60-Second Interrupts You Can Deploy Now
A good interrupt is portable, friction-light, and slightly odd. Odd enough to puncture the trance of scrolling or tidy procrastination. Try a 50–10 breath set: 50 seconds of sharp inhales through the nose, slow exhales through the mouth, then 10 seconds stillness while you open the document. Or the “chair flip”: stand, rotate your chair, sit again, and immediately type the file name you’ll work on. Sounds silly. Works reliably. The goal is not perfection; it’s motion within a minute.
Pair the interrupt with a micro-commitment: 60 seconds of outlining, one slide redrawn, the first equation rewritten. Because the brain values completion cues, even tiny finishes build momentum. Below is a quick menu you can keep on your desk or lock screen.
| Interrupt | Trigger | 60-Second Action | Why It Works |
|---|---|---|---|
| Cold Wrist Rinse | Mindless browsing | 30s cold water on wrists, 30s open file | Physiological arousal shift; anchors start cue |
| Stand–Name–Start | Task dread | Stand, say task aloud, write first sentence | Auditory novelty; reduces ambiguity |
| Timer Tap | Over-planning | Set 1-minute timer, type headings only | Forces scope; creates immediate progress |
| Doorway Reset | Low energy | Walk to doorway and back, open the file | State change linked to location shift |
Keep it mechanical, not moral. Tap the cue. Do the minute. Stop or continue—your choice. Strangely, once you’re in, you often keep going without drama.
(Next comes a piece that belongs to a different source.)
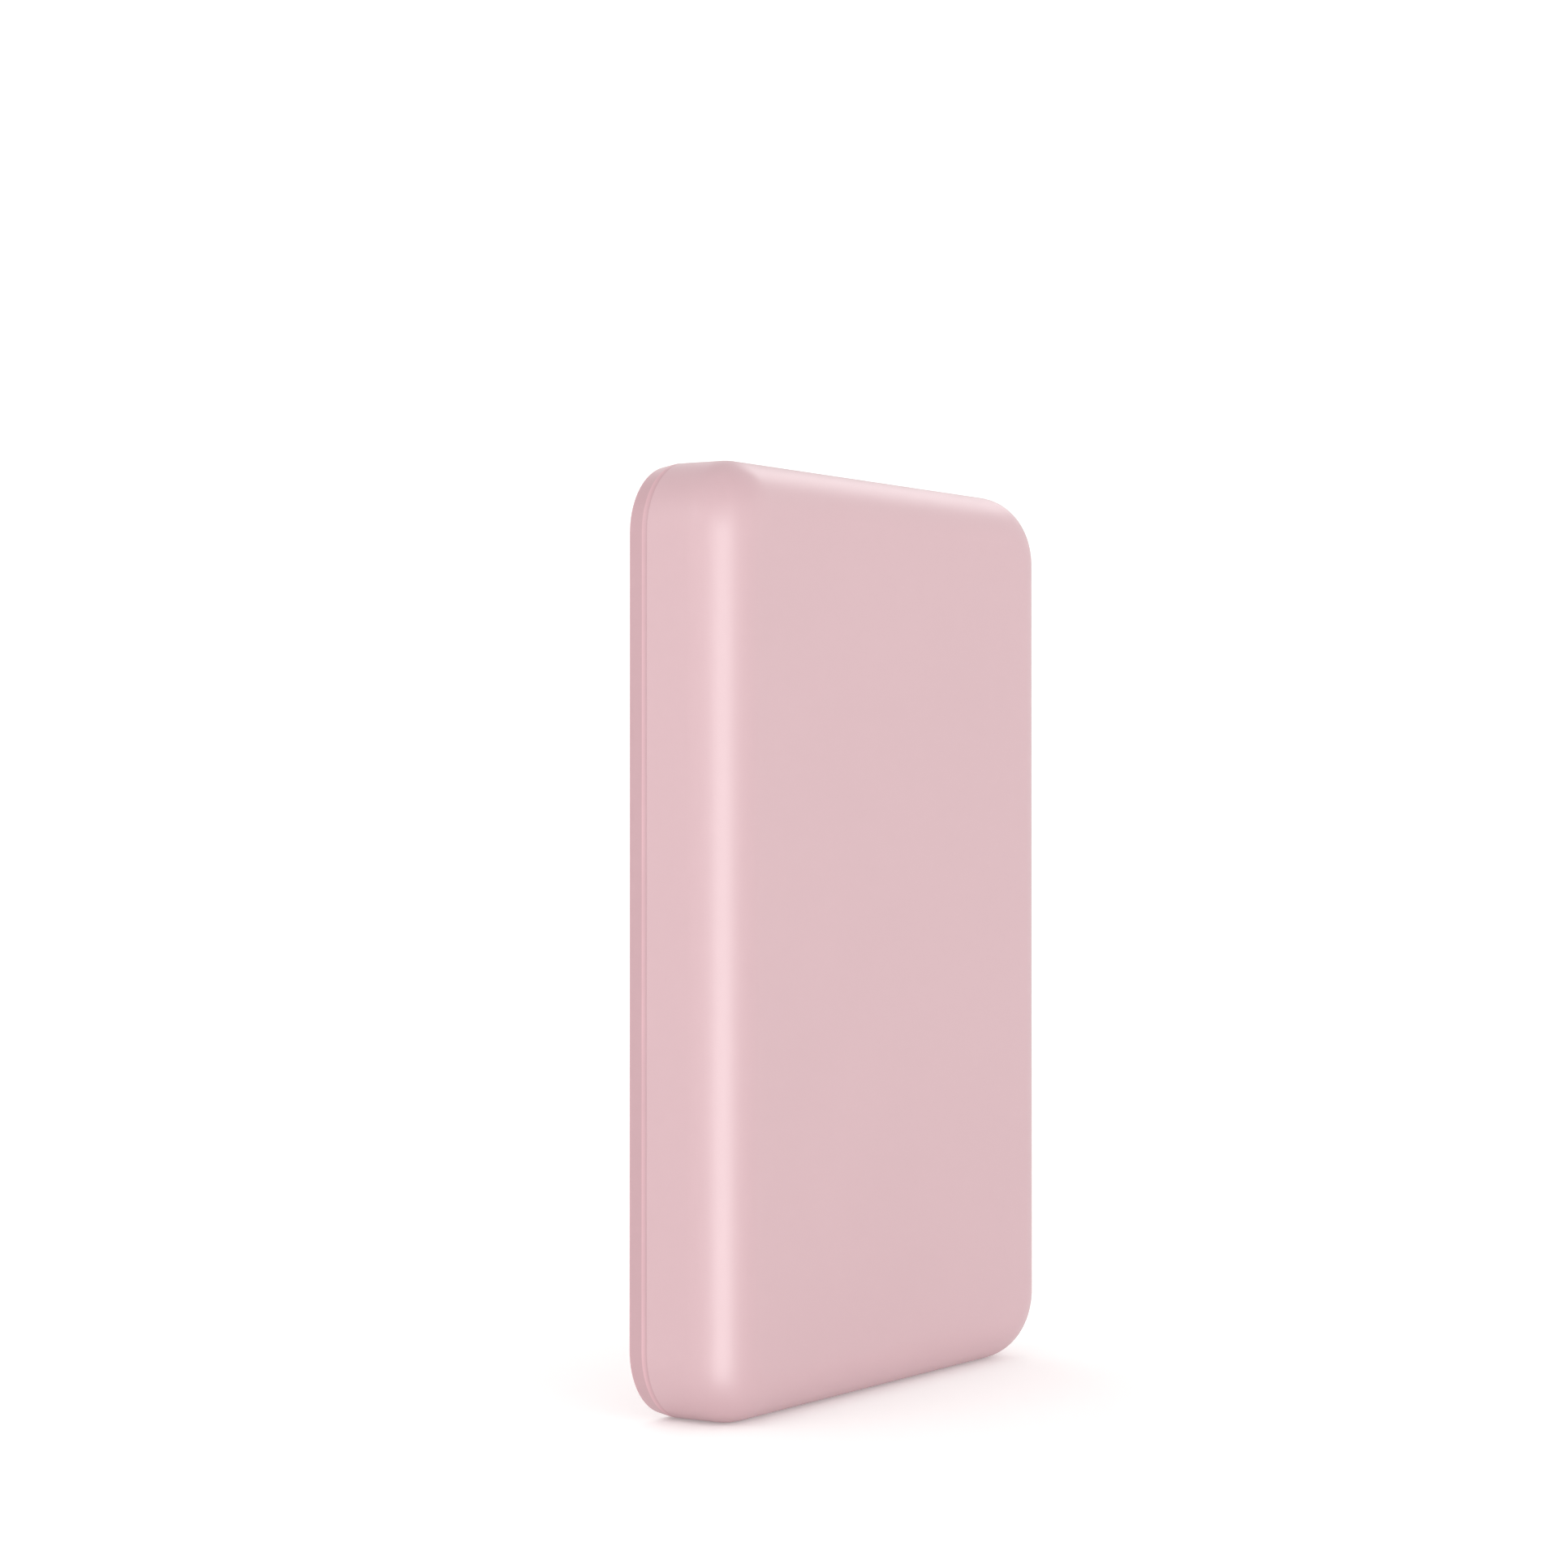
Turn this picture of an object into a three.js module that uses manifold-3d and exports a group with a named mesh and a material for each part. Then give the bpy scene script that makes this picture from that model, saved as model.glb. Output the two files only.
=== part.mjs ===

From Stuck to Start: Building a Habit of Micro-Momentum
Interruption is the spark; micro-momentum is the flame. Convert the 60-second start into a 5–10 minute focus sprint. Use a sand timer or your phone set to “Do Not Disturb”. End on a win, not a whimper. Then label what’s next with a seven-word note at the top of the file: “Next: tighten intro; add climate graph.” That tiny instruction saves re-entry costs later and preserves the groove.
Design the environment to cue the pattern automatically. Pre-load the document you’ll open tomorrow. Place a sticky note with your chosen interrupt on your keyboard. Remove twitch temptations—log out, dock your phone across the room, silence notifications for 30 minutes. Motion beats motivation when the path is clear and short. When the day gets messy, run a second interrupt in the afternoon slump. Think of it as a relay baton. You pass momentum forward, stage by stage, until the work has its own gravity.
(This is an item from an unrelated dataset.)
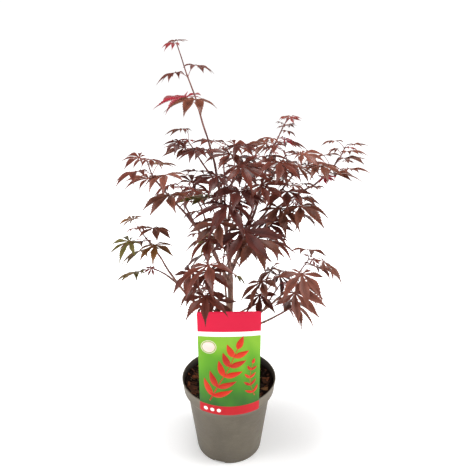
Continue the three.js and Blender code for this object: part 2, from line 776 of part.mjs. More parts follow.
// A mass: its stem, then pairs of leaves or of side twigs, each pair turned a right angle further
function growMass(plan) {
  const owner = `leaves_${plan.on}`;
  const stem = ways[owner];
  const mass = { owner, random: stream(plan.seed), solids: [solidOf(tube(stem, twigSides))] };
  const { pairs, forks = 0, sizes } = plan;
  for (let pair = 1; pair <= pairs; pair += 1) {
    const node = stationAt(stem, (plan.length * pair) / pairs - twigTipRadius);
    const size = THREE.MathUtils.lerp(sizes[0], sizes[1], (pair - 1) / Math.max(1, pairs - 1));
    const grow = pair <= forks ? growSideTwig : growLeaf;
    grow(mass, node, plan.roll + pair * 90, size);
    grow(mass, node, plan.roll + pair * 90 + 180, size);
  }
  const solid = mass.solids.reduce((whole, part) => whole.add(part));
  addPiece(owner, largest(solid), colours.leaves, 0.6);
}

makePot();
makeSoil();
makeCard();
makeTrunk();
boughs.forEach(makeBough);
masses.forEach(layStem);
masses.forEach(growMass);

export default group;
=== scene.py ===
# A young red Japanese maple in its nursery pot, dressed over the CAD frame.
# Plant measures are millimetres as in the CAD, turned to metres when a mesh is made.
# +Z up, front at -Y, and the origin under the middle of the pot.
import math
import bpy
import bmesh
import numpy as np
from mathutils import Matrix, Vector, noise


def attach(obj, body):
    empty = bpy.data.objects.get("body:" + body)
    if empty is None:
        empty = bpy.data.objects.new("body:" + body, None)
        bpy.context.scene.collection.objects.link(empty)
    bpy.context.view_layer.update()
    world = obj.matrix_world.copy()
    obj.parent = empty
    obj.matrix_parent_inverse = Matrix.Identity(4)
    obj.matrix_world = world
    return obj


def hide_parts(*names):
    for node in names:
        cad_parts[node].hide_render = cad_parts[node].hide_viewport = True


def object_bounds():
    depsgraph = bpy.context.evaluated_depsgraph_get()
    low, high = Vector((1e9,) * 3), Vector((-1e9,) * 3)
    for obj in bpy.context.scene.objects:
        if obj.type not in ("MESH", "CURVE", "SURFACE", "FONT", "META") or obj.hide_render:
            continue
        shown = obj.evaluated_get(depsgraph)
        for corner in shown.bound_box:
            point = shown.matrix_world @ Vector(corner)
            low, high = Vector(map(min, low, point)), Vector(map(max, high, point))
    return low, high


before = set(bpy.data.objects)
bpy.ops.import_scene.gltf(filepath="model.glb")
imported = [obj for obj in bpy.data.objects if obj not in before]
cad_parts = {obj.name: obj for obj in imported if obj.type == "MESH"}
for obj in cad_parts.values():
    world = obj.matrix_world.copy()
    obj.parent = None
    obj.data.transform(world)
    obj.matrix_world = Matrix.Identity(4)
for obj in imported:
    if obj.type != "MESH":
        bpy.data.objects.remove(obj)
cadBox = [list(corner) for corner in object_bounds()]
print("frame loaded,", len(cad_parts), "nodes")

degree = math.pi / 180


# Small helpers

def linearColour(hexText):
    parts = [int(hexText[i:i + 2], 16) / 255 for i in (1, 3, 5)]
    return [p / 12.92 if p <= 0.04045 else ((p + 0.055) / 1.055) ** 2.4 for p in parts] + [1]


def newMaterial(name, colour, **settings):
    # gives the material, its tree and where object coordinates come from
    material = bpy.data.materials.new(name)
    material.use_nodes = True
    shader = material.node_tree.nodes["Principled BSDF"]
    shader.inputs["Base Color"].default_value = linearColour(colour)
    for socket, value in settings.items():
        shader.inputs[socket.replace("_", " ")].default_value = value
    where = addNode(material.node_tree, "ShaderNodeTexCoord")
    return material, material.node_tree, where.outputs["Object"]


def addNode(tree, kind, inputs=None, **settings):
    # inputs are plain values, or sockets of other nodes to link
    node = tree.nodes.new(kind)
    for key, value in settings.items():
        setattr(node, key, value)
    for key, value in (inputs or {}).items():
        if isinstance(value, bpy.types.NodeSocket):
            tree.links.new(value, node.inputs[key])
        else:
            node.inputs[key].default_value = value
    return node


def axisOf(tree, place, axis):
    return addNode(tree, "ShaderNodeSeparateXYZ", {0: place}).outputs[axis]


def patches(tree, place, scale, detail=2.0, roughness=0.5):
    inputs = {"Vector": place, "Scale": scale, "Detail": detail, "Roughness": roughness}
    return addNode(tree, "ShaderNodeTexNoise", inputs).outputs["Fac"]


def pores(tree, place, scale, inner, amount):
    dots = addNode(tree, "ShaderNodeTexVoronoi", {"Vector": place, "Scale": scale})
    return spanned(tree, dots.outputs["Distance"], (inner, 0.2), (amount, 0.0))


def stretched(tree, place, scale):
    return addNode(tree, "ShaderNodeMapping", {"Vector": place, "Scale": scale}).outputs[0]


def spanned(tree, value, old=(0.0, 1.0), new=(0.0, 1.0)):
    inputs = {"Value": value, "From Min": old[0], "From Max": old[1],
              "To Min": new[0], "To Max": new[1]}
    return addNode(tree, "ShaderNodeMapRange", inputs).outputs[0]


def maths(tree, operation, *values):
    return addNode(tree, "ShaderNodeMath", dict(enumerate(values)), operation=operation).outputs[0]


def shaded(tree, colour, value):
    return addNode(tree, "ShaderNodeVectorMath", {0: linearColour(colour)[:3], "Scale": value},
                   operation="SCALE").outputs[0]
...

Finally, language matters. Swap “I must finish this report” for “I start the first paragraph at 14:00”. That’s an implementation intention—time, place, action. Specific. Boring. Powerful.
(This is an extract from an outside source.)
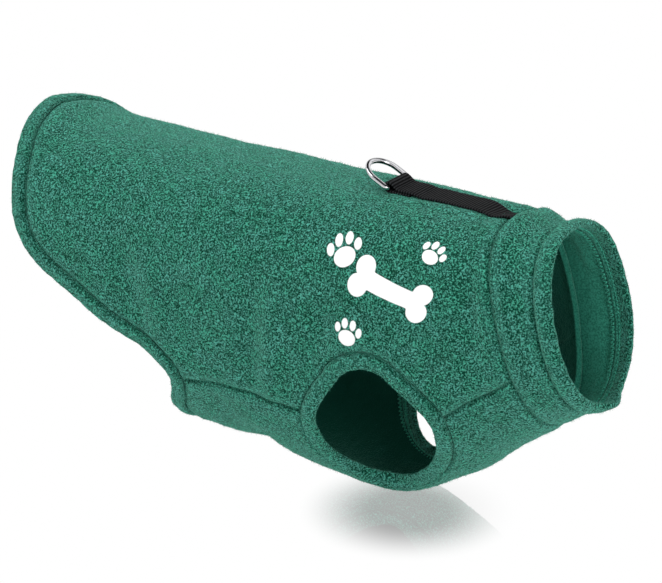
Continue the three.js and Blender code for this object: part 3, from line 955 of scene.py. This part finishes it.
# %% [markdown]
# ## Overlocked seams inside
# Inside, the raw edges are finished with an overlock stitch: threads that zigzag over them.
# It shows inside the collar and the armholes, at the edge of each band's inner layer, with
# a second row of stitches beside it. A thin round thread follows a zigzag beside each
# seam. At the neck seam the joined edges stand up inside as a soft ridge.

# %% Overlock
THREAD = dict(radius=0.42, pitch=2.6, per_pitch=8, sides=6)
EDGE_STITCH = dict(across=-2.4, swing=1.2, out=BAND["inner"] - 0.25)
ROW_STITCH = dict(across=STITCH_ROWS["places"][1], swing=0.3, out=BAND["inner"] + 0.25)
RIDGE_TOP = -WALL - 1.0


def thread_tube(name, points, radius, sides):
    """A round thread along a closed path: at each point a circle in the plane square to it."""
    way = along_loop(points)
    side = unit(np.cross(way, [0.13, 0.31, 0.94]))
    other = np.cross(way, side)
    angle = full_circle(sides)[None, :, None]
    rings = points[:, None] + radius * (side[:, None] * np.cos(angle) + other[:, None] * np.sin(angle))
    return closed_mesh(name, rings)


def stitches(name, placer, turns, across, swing, out):
    """A zigzag thread beside a seam: the swing is a sine of the number of steps."""
    step = np.arange(len(turns)) * 2 * math.pi / THREAD["per_pitch"]
    offset = across + swing * np.sin(step)
    lift = out + 0.3 * np.cos(step)
    points = placer(turns)(offset[:, None], lift[:, None])[:, 0]
    return thread_tube(name, points, THREAD["radius"], THREAD["sides"])


def seam_stitches(name, seam):
    """Both rows of stitches inside one bound edge."""
    seam_at, side, upright = SEAMS[seam]
    turns = even_turns(seam_at, THREAD["pitch"] / THREAD["per_pitch"])
    placer = lambda at: seam_placer(seam_at, at, side, upright)
    return [stitches(f"{name}_{kind}", placer, turns, **row)
            for kind, row in (("overlock", EDGE_STITCH), ("row", ROW_STITCH))]


def ridge(name, station, height, thick):
    """The joined edges at the neck seam: a flat oval section that stands inwards."""
    turns = neck_turns(station, BAND_STEP)
    angle = full_circle(14)[None, :]
    across = thick / 2 * np.cos(angle)
    out = RIDGE_TOP - height / 2 + height / 2 * np.sin(angle)
    place = neck_placer(station, turns)
    points = place(across, out)
    x = np.broadcast_to(station + across, points.shape[:2])
    points = points + 0.5 * lumps(points)[..., None] * [0.0, 1.0, 0.0]
    chart = chart_of(x, turns[:, None], 0.0)
    return closed_mesh(name, points, chart, closing=(0.0, 2 * chart_length[-1], 0.0))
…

Here’s the punchline: you don’t need to feel ready to begin, you need a tiny wedge that makes beginning unavoidable. Pattern interruption supplies that wedge—physiology, novelty, and a toe-hold task—so the brain stops catastrophising and starts doing. Give yourself a one-minute runway today. Pick one interrupt, pair it with a micro-commitment, and test it before your next meeting or school run. Let the data, not your mood, decide. What 60-second pattern interrupt will you try first, and how will you measure whether it actually moved you from stuck to start?